In what seems like a harsh decision, an aggrieved purchaser is left empty-handed despite the obvious breaches made by the vendor.
The background to this case is that it involved a property in Whitby, Porirua, that had been constructed by, or on behalf of, the defendants as a home for themselves. The defendant is a builder and it is apparent he undertook some of the construction work himself, although he engaged and supervised contractors for other work on the property.

The defendants were approached by a real estate agent in August 2000, and later that month a sale and purchase agreement between the plaintiffs and defendants had been signed.
As part of the agreement, the plaintiffs had engaged a pre-purchase inspector to provide a report, which was received the same day the offer was signed. The report noted that a number of defects existed in the home.
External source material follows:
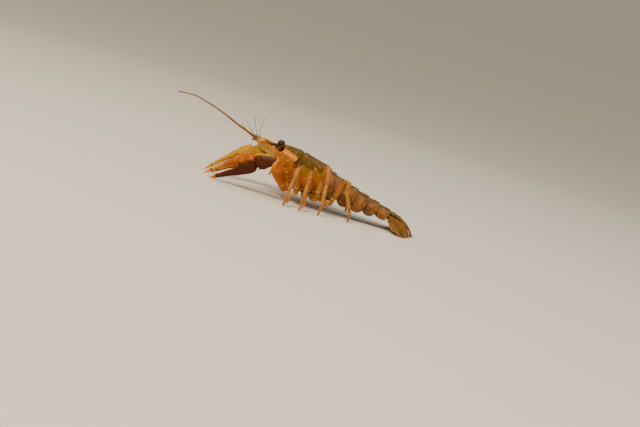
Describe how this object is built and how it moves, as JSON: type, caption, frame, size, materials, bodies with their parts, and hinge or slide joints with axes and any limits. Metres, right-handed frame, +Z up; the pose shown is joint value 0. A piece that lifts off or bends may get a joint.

Regardless, settlement went ahead, and eight months later the plaintiffs began to experience water ingress problems with the property.
The plaintiffs engaged an expert to inspect the property and it became evident through the expert’s report that not only did a number of defects exist but no Code of Compliance Certificate (CCC) had been issued by the Porirua City Council at the property.

An inspection by the council had not been requested by the defendants as the original owners/builders of the property. The plaintiffs, who had not been made aware that there was no CCC, then liaised with the defendants and requested they remedy the issues at the property.

The defendant arranged a council building inspector to inspect the property with a view to issuing the outstanding CCC although, ultimately, this was determined impossible until all of the faults identified by the council were remedied.

The defendant made attempts to rectify these faults, but his efforts were to the dissatisfaction of the plaintiff and, consequently, proceedings were commenced.
With the matter before the High Court in Wellington, the judge had to determine whether the defendants were liable to the plaintiffs in any way.

While it was true that the defendants had undertaken the construction of the house while they owned the property, the agreement was for the sale of a completed dwelling. The responsibility to be satisfied as to the quality of the property purchased, which includes the land and any buildings, lies entirely with the buyer.

Therefore, the only liability the defendants could face, if any, depends upon the express terms in the contract.
Turning then to look at the various elements of the sale and purchase agreement, Justice MacKenzie determined that the defendants had, in fact, breached clauses 6.2(5)(c) and (d).

Although counsel for the defendants tried to persuade the judge that the requirement for a CCC was waived by the plaintiffs, because any perceived waiver was not in writing as is required by the agreement, this argument was not entertained.

Instead, it was confirmed that the defendants’ failure to get a CCC issued for works they permitted to be done on the property breached their obligations under the Building Act 1991 and the express warranties they gave in the agreement.

After making a finding that clauses 6.2(5)(c) and (d) had been breached, it may seem peculiar or even unjust to the lay person that Justice MacKenzie ultimately found in favour of the defendant.

The remedies that the plaintiff sought from the court were cancellation of the contract, or, alternatively, damages. First, the plaintiffs purported to cancel the contract pursuant to section 7 of the Contractual Remedies Act 1979, claiming that the defendants were in breach of their agreement.

The judge quickly found that the steps the plaintiff took in seeking the defendants remedy the defects, amounted to an election to pursue a remedy for breach of contract, not to pursue a remedy of cancellation.

With respect to damages, the judge reasoned that compensation in these particular circumstances would be inappropriate. To award to the plaintiffs the cost to repair the existing cladding to the standard it should have been at in 2000 would not result in a CCC being obtained now.

Similarly, it would be inappropriate to award damages to allow the recladding work to be done in such a way that it would now enable a CCC to be issued — the Building Code requirements have changed since 2000 and it is likely that a different cladding system would now be required. This was not contracted for. 

The judge ruled that it simply was not possible to perform the contractual condition and, thus, damages could not be awarded on this basis. However, he did go on to suggest that damages could be awarded on the basis of the difference in value of the house when the contract was entered into, versus the same house without the defects and with a CCC.

However, the plaintiff failed to provide sufficient evidence on this measure of damages, to satisfy the burden of proof.
In conclusion then, despite the court finding there were technical breaches of the agreement for sale and purchase, no damages award was able to be made, resulting in a lucky escape for the defendants in this instance, in the authors’ opinion.